Rimane l’immagine “laica” di un Pubblico Ministero che <ha in sé qualcosa che la stacca nettamente dal mondo circostante: conosce il male e suggerisce il rimedio più efficace>, che si scontra, però, con quella che lo vorrebbe all’inferno, ove questo esistesse. E l’immagine di un giudice <che trova motivo d’orgoglio nel trionfo della verità> che stride, invece, con un continuo sacrificarsi all’inquietudine e al dubbio che accompagna ogni sua decisione.

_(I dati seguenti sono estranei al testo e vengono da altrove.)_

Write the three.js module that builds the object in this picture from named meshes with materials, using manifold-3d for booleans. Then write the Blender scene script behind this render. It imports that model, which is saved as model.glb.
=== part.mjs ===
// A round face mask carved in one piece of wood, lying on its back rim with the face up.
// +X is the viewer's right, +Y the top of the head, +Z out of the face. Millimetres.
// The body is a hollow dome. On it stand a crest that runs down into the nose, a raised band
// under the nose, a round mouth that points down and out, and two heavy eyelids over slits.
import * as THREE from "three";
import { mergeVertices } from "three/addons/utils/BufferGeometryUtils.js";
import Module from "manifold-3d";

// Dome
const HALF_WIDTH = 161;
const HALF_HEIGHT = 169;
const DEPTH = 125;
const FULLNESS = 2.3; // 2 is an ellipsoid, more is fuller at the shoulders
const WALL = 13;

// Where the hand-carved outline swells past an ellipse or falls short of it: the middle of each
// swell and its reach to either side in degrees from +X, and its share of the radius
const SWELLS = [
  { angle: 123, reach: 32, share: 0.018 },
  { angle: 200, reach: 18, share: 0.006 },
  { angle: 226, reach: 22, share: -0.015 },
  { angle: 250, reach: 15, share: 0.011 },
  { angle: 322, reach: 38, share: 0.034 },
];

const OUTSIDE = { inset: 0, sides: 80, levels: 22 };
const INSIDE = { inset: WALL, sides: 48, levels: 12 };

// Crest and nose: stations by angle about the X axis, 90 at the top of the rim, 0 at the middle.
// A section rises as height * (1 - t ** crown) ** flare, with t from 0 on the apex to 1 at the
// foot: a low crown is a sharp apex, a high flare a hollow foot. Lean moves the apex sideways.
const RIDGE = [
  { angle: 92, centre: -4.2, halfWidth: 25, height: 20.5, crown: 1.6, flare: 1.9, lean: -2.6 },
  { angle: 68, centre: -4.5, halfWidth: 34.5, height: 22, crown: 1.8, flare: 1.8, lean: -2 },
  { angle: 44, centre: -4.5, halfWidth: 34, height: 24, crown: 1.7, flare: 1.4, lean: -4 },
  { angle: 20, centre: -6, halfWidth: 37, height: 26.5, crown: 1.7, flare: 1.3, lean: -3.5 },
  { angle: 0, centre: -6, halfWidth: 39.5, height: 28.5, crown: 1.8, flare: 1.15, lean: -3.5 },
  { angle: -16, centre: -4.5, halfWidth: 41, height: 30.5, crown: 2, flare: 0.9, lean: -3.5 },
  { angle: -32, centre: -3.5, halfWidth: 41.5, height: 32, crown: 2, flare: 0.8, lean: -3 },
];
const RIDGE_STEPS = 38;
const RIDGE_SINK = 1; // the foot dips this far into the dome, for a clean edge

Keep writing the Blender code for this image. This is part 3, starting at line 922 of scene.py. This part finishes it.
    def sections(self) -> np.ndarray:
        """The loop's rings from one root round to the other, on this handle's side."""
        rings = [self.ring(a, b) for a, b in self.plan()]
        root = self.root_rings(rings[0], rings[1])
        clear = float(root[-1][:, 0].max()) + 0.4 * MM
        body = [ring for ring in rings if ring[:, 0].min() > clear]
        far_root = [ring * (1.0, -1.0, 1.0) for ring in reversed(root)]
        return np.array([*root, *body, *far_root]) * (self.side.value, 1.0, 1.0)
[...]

Ma più di tutte nell’animo di Remo Fuiano si staglia la figura dell’imputato meritevole di compassione, e da lui sempre descritto come uomo per scorgerci <l’incerta fiammella del lucignolo fumigante, che la pena, invece, di spegnere, dovrebbe ravvivare>, come insegna Francesco Carnelutti nel suo Le Miserie del Processo Penale (1957).

Remo Fuiano ha voluto trasmetterci una storia di speranza, una speranza ferma, assidua, tenace, di quella che anche se viene meno rimane sempre, dando (insieme a tanti altri) lustro alla nostra terra e suggerendoci quanto sia auspicabile una rinascita anche “culturale” che non passi – però – attraverso interessi personali e commerciali.